*Stated task*. Retype everything from the line that contains "obj.matrix_world = Matrix.Identity(4)" down to the line that contains "SEAL, STEEL, STEEL_STAIN", inclusive, without altering or adding anything.

-=-=-

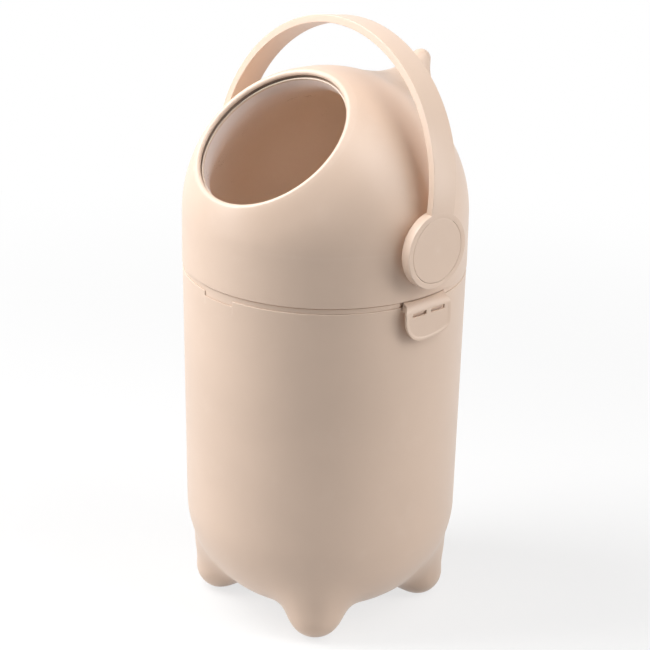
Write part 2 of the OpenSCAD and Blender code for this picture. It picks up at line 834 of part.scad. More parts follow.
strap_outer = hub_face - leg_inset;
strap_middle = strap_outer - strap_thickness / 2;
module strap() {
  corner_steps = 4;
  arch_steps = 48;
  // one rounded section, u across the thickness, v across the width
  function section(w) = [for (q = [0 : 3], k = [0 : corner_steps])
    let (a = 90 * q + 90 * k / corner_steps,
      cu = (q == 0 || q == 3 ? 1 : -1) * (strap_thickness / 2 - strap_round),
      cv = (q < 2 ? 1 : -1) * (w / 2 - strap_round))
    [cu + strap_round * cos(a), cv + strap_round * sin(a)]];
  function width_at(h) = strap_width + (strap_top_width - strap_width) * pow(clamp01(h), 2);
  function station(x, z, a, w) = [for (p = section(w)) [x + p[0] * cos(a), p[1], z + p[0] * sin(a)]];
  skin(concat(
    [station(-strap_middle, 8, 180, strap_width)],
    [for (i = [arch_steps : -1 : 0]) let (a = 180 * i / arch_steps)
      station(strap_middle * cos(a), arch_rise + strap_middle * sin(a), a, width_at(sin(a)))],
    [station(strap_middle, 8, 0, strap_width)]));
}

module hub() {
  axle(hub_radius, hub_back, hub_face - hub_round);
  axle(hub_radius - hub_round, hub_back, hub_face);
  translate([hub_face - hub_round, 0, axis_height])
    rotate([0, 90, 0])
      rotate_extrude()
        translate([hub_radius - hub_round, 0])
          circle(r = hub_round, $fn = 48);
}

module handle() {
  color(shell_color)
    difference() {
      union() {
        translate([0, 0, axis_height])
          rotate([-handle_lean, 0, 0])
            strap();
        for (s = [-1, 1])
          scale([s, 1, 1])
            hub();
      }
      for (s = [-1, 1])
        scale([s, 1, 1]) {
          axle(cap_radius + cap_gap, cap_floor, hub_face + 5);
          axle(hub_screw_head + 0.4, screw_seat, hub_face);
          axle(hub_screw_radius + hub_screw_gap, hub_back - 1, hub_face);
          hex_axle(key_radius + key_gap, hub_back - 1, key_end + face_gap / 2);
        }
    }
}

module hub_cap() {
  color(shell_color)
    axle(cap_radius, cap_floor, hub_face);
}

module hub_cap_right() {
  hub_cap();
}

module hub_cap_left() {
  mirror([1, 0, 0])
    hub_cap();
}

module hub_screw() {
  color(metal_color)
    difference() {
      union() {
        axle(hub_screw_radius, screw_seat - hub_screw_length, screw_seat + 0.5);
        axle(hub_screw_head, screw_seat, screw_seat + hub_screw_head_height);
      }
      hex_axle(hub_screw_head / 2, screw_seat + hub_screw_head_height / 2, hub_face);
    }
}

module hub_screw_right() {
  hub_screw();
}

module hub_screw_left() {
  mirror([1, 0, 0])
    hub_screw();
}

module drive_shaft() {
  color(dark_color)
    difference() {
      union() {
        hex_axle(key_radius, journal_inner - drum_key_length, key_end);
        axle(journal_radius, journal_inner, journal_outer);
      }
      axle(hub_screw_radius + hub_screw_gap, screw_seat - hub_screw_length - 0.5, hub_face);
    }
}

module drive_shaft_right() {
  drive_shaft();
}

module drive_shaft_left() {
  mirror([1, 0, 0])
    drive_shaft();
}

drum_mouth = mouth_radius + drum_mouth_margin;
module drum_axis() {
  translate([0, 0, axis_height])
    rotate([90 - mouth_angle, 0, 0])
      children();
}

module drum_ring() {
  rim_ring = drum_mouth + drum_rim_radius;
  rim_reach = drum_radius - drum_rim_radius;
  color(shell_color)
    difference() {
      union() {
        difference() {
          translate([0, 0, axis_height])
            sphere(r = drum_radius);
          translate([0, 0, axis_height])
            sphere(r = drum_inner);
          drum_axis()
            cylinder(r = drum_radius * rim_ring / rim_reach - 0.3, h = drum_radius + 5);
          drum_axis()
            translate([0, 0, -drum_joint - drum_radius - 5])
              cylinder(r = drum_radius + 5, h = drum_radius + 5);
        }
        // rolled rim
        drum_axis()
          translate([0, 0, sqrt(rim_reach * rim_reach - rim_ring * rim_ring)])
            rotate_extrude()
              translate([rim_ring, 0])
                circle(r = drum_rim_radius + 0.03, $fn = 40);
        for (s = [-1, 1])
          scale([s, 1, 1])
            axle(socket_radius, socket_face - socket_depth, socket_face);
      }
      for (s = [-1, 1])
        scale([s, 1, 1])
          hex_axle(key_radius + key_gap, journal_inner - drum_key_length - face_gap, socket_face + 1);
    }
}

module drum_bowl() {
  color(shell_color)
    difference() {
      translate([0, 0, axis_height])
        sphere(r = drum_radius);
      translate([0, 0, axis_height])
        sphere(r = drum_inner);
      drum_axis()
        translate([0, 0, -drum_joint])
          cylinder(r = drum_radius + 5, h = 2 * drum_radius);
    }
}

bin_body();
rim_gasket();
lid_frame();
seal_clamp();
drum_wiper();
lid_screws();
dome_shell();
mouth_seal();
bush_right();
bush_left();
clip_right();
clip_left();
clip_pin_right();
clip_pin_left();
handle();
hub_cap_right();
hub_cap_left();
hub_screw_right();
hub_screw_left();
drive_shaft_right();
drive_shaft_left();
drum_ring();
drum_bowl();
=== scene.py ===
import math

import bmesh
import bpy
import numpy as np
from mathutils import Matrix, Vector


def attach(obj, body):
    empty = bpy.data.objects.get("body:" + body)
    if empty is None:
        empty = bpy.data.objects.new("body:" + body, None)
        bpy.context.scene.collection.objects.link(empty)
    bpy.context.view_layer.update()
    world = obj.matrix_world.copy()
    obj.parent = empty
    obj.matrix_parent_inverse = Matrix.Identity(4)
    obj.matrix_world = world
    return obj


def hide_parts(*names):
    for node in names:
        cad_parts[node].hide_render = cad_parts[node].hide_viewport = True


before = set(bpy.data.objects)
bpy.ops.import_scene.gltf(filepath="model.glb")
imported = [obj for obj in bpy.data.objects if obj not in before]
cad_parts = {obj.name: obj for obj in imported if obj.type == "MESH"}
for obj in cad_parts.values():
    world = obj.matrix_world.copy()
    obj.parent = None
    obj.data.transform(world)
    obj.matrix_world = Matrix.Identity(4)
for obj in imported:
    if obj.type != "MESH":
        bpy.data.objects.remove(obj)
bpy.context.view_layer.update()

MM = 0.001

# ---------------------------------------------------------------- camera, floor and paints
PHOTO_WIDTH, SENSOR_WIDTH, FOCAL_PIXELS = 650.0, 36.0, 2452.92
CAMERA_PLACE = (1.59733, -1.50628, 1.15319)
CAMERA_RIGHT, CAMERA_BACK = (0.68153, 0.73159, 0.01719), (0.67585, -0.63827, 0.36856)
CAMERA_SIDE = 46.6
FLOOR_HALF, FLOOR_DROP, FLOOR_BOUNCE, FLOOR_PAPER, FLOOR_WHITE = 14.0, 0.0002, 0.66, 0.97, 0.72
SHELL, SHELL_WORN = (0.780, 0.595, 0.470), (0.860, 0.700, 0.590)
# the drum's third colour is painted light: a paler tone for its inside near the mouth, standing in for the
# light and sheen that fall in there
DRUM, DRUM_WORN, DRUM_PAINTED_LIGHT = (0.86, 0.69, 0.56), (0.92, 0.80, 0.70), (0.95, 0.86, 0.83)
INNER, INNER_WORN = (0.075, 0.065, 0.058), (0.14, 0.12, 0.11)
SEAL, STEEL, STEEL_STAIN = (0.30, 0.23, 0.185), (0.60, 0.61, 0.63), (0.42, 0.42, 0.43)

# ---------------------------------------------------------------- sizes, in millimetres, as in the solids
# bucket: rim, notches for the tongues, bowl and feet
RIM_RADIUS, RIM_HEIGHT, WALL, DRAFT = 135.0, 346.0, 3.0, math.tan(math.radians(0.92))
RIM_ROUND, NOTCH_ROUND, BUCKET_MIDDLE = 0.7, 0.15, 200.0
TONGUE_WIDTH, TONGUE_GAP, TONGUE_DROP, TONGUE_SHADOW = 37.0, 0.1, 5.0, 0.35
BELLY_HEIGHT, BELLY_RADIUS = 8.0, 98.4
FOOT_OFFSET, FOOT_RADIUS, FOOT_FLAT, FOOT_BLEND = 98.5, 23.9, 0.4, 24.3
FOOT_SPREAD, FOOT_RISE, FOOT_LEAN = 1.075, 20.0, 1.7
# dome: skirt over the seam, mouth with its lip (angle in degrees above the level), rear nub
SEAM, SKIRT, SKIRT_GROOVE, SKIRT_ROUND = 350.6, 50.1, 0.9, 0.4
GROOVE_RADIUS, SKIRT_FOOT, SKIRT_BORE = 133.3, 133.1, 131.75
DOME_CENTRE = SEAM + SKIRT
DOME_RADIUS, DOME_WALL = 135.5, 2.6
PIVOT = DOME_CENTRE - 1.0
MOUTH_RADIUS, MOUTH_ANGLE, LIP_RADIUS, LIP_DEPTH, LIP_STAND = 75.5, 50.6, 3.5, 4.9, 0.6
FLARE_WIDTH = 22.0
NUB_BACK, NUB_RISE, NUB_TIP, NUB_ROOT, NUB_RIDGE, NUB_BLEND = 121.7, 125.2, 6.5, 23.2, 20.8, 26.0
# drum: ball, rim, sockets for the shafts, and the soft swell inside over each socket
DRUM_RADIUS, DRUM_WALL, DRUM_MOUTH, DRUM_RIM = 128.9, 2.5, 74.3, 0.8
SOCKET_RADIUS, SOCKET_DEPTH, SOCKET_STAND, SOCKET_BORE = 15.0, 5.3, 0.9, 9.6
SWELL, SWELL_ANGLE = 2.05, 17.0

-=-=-

*Solution below*.
    obj.matrix_world = Matrix.Identity(4)
for obj in imported:
    if obj.type != "MESH":
        bpy.data.objects.remove(obj)
bpy.context.view_layer.update()

MM = 0.001

# ---------------------------------------------------------------- camera, floor and paints
PHOTO_WIDTH, SENSOR_WIDTH, FOCAL_PIXELS = 650.0, 36.0, 2452.92
CAMERA_PLACE = (1.59733, -1.50628, 1.15319)
CAMERA_RIGHT, CAMERA_BACK = (0.68153, 0.73159, 0.01719), (0.67585, -0.63827, 0.36856)
CAMERA_SIDE = 46.6
FLOOR_HALF, FLOOR_DROP, FLOOR_BOUNCE, FLOOR_PAPER, FLOOR_WHITE = 14.0, 0.0002, 0.66, 0.97, 0.72
SHELL, SHELL_WORN = (0.780, 0.595, 0.470), (0.860, 0.700, 0.590)
# the drum's third colour is painted light: a paler tone for its inside near the mouth, standing in for the
# light and sheen that fall in there
DRUM, DRUM_WORN, DRUM_PAINTED_LIGHT = (0.86, 0.69, 0.56), (0.92, 0.80, 0.70), (0.95, 0.86, 0.83)
INNER, INNER_WORN = (0.075, 0.065, 0.058), (0.14, 0.12, 0.11)
SEAL, STEEL, STEEL_STAIN = (0.30, 0.23, 0.185), (0.60, 0.61, 0.63), (0.42, 0.42, 0.43)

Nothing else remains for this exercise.